By Julian Saul (12/10/2005)
Very interesting comments on the Roedean area of Brighton. Concerning the executive-style houses on Roedean Road - directly overlooking the pitch & putt area - can anyone tell me soemthing of their history eg dates built / famous owners?
By Bucklt (22/04/2006)

I'm looking for some information for my dad - a veteran of Newhaven. His mother, Jenny Roberts, went to Roedean School for Girls around 1915-1920 - any information would be great. Her married name was Bradford and her husband was called Henry Bradford. My dad is Raymond Bradford and he married Peggy (Gower) who recently died. Unfortunately since living in London we have no information so anyone who can help would make Dad really happy - he is in his 80s now and the youngest in his family and the last of the Bradfords. They lived in Chapel Street (79) in Newhaven. Thanks for your help.

By Kim Uysal (19/12/2006)

I was interested to read the comments by John Sullivan. John - I believe we are related. I would love to be in touch.

By Josie Holford (10/01/2010)

When I look at the old maps I see that in Roedean and the Cliff at 1911 there were only 4 properties. The White Lodge, just by what is now the pitch and putt. And three pairs of semis designed shortly after the White Lodge. I have been told that these three pairs of semis were designed by the famous architect John William Simpson, who designed the White Lodge and Roedean school. Does anybody have any further information about this?

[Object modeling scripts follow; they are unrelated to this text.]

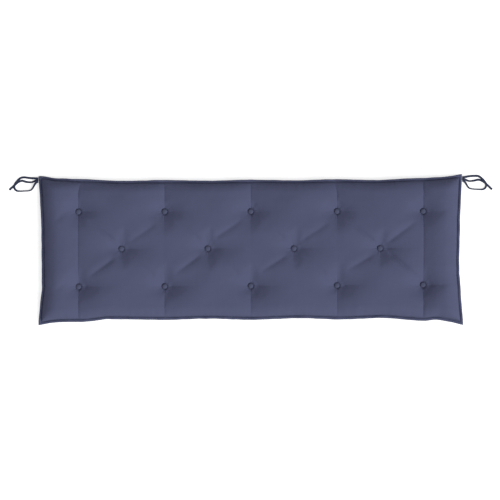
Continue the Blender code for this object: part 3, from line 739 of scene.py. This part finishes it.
def cover(material):
    """The top on every line of the grid, the underside on every second one, joined at the lip's edge."""
    columns, rows = cover_lines()
    x, y = np.meshgrid(columns, rows, indexing="ij")
    top, under = cover_points(x, y, True), cover_points(x, y, False)
    top[..., 2] += relief(x, y)
    top += given_way(columns, rows)
    n, m = x.shape
    index = np.arange(n * m).reshape(n, m)
    below = index.copy()
    inner = below[2:-2:2, 2:-2:2]
    inner[...] = n * m + np.arange(inner.size).reshape(inner.shape)
    points = np.concatenate([top.reshape(-1, 3), under[2:-2:2, 2:-2:2].reshape(-1, 3)])
    flat = np.stack([x, y], -1)
    pattern = np.concatenate([flat.reshape(-1, 2), flat[2:-2:2, 2:-2:2].reshape(-1, 2)])
    cells = np.stack([index[:-1, :-1], index[1:, :-1], index[1:, 1:], index[:-1, 1:]], -1)
    faces = [tuple(cell) for cell in cells.reshape(-1, 4).tolist()]
    for i in range(0, n - 1, 2):
        for j in range(0, m - 1, 2):
            ring = [(i + along, j + across) for along, across in CELL_RING]
            on_rim = [p % (n - 1) == 0 or q % (m - 1) == 0 for p, q in ring]
            kept = [k for k in range(8) if k % 2 == 0 or on_rim[k]]
            faces.append(tuple(int(below[ring[k]]) for k in kept))
    places = pattern[[corner for face in faces for corner in face]]
    return made_object("cushion_cover_cloth", points, faces, places, material)


def lip_stitches(tree, thread):
    """The top-stitching in the groove between the lip and the filling, on both faces."""
    half_x, half_y = LENGTH / 2 - LIP_WIDTH, WIDTH / 2 - LIP_WIDTH
    corners = np.array([(-half_x, -half_y), (half_x, -half_y), (half_x, half_y), (-half_x, half_y)])
    sides = zip(corners, np.roll(corners, -1, axis=0))
    way = np.concatenate([np.linspace(start, end, STITCH_SAMPLES, endpoint=False) for start, end in sides])
    rows = []
    for top, name in ((True, "lip_stitches_top"), (False, "lip_stitches_underside")):
        path = cover_points(way[:, 0], way[:, 1], top)
        rows.append(stitches(name, tree, path, True, TOP_STITCH, thread))
    return joined(rows[0], rows[1:])


# --- the buttons ---------------------------------------------------------------------------------
BUTTON_SIDES, BUTTON_TURNS = 48, 14
BUTTON_WIDEST = 0.40  # share of its height where a button is widest
BUTTON_FOOT = 0.50  # radius of its underside, as a share of its own
BUTTON_GATHERS, BUTTON_GATHER_DEPTH = 18, 0.035
BUTTON_TURNED = 0.985  # share of the half turn from foot to top; the rest is its flat middle
BUTTON_UNDER_POWER, BUTTON_DOME_POWER = 0.8, 0.92  # how full its sides are, below and above
BUTTON_SLANT = 0.3  # radians to either side that the covering's threads may lie turned


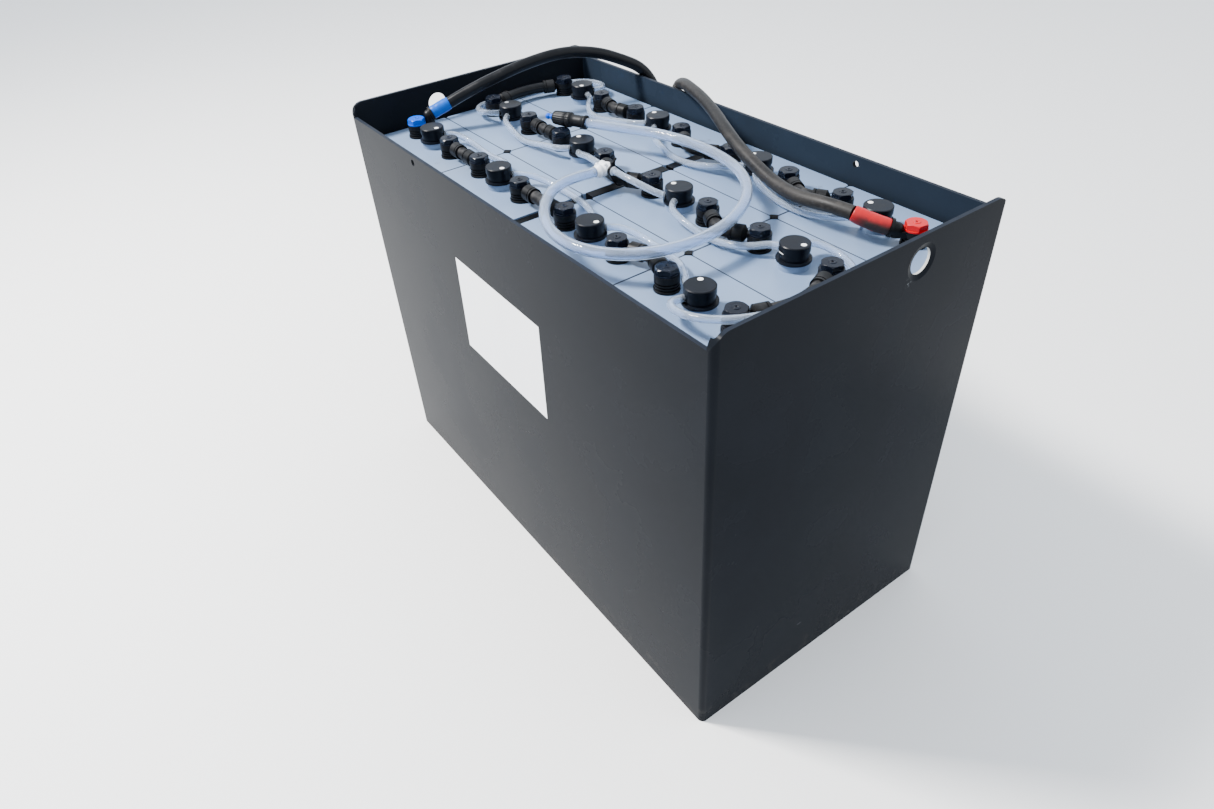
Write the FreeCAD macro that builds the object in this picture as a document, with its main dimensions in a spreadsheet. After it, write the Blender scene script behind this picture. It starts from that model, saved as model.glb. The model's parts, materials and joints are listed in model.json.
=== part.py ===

By Christine Hearn (02/11/2010)

Very interesting comments have been made that I would like to add to. In WW1 my father was in the RAMC, stationed for a while, at the John Howard Convalescent Home.  He told me of some patients being war wounded Indian serviceman.  I comment on this in case readers of an an earlier comment believe that only British officers were treated there. The road from Arundel Road to Roedean Gap was always referred to locally as the Rottingdean Road.  It was also identified as such by employees on the little 4A bus that ran to Ovingdean.  It became more popularly known as Roedean Road when the coastal road was reopened. The grassland between McGee's garage, at the junction of Rifle Butt Road and Roedean Road, and Cliff Road, was commonly known as the G(J)inny Ground.  I would be interested to know how it acquired that name.  I assume it must derive from a previous owner of the site.  Beneath the Fire Station, that now stands on the site, is/was a massive fleet of cars and lorries, albeit Dinky models. During Infant School holidays, at St Mark's, I used to play there.  I buried all my toys in the hillside to save carrying them home, to the Whitehawk cottages, each day.              

Harvey Holford, of whom you will have read elsewhere on this site, was a close friend.  I used to meet him at a farmhouse, situated then, in a small copse where the Pitch and Putt is now sited.  My friends, and I, always referred to it as Holford's Farm. I also recall a tall chimney between the road and the cliff edge at Roedean.  I always thought it was an air vent for sewers or drains.

In the 1920's my father was a gardener at a couple of addresses in Cliff Road. I recall, one year, standing in one of the gardens watching the planes bank round on their return leg to the Isle of Wight, in the Annual Air Race.  The engine of the winning plane was later adopted for the Spitfire.  He, incidentally, also designed many of the gardens in the Roedean Crescent area.